To my relief, the woods had become too dark to see. Feeling my way back to the trail, I considered Dante’s punishments for avarice—transgressors circling each other, pushing stones and hurling eternal insults; and for pride—the unfortunates pressed nose to ground under stone slabs to promote humility. This all seems a little 14th century now, and although Dante’s beatific vision at the end is no less hard to grapple with, his walkabout had at least ended well. Mine ended with a wounded squirrel lost in a hole.

Crossing the fence and climbing into the fields, I saw the path ahead in the sunset’s afterglow. Bright contrails crisscrossed the sky above the black river swamp, bending toward the horizon, chasing the light as it disappeared over the rim of the world. Writ small in the contrails, I saw a guy on a walkabout also chasing something he would never quite catch, one who knew better than to trespass or shoot into a squirrel’s nest yet was unable to resist doing both.
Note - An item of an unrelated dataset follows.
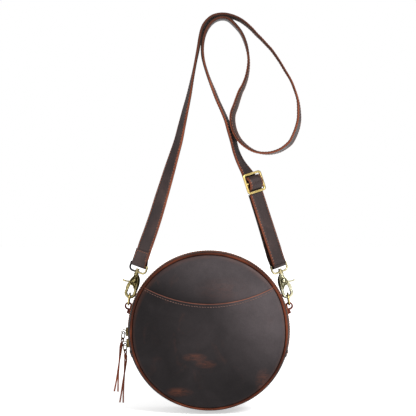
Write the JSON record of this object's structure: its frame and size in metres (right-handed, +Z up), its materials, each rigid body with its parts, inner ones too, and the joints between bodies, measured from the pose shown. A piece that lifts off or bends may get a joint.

We’ve learned many things since Dante wrote his masterpiece, but whether our left shoulder–right shoulder choices have improved remains dubious, at least to me. To the winking crocodile man, a walkabout was just a lark in the bush. My walkabouts had been that, as well as a chance to learn new things about the world. To the Aboriginals, walkabouts were paths of discovering who they were and choosing who they wanted to become. The older I get, the better I like their take.

Beatrice, Dante’s second guide, who stepped forward when Virgil reached his limit, described the place he sought thusly: “That which subdues thee here, is virtue against which is no defense.”

Not an easy goal.

The left-shoulder guy with the brimstone breath knows his stuff, and his persuasive powers are a matter of personal record. But you have to like the quiet guy on the right, whose most powerful weapon is a sigh, and who is always ready to give bumblers who never quite seem to get things right—like me—another chance at redemption. 


This coming season, Rusty plans to smear his left shoulder with axle grease and his right with Super Glue in an effort to gain better moral traction.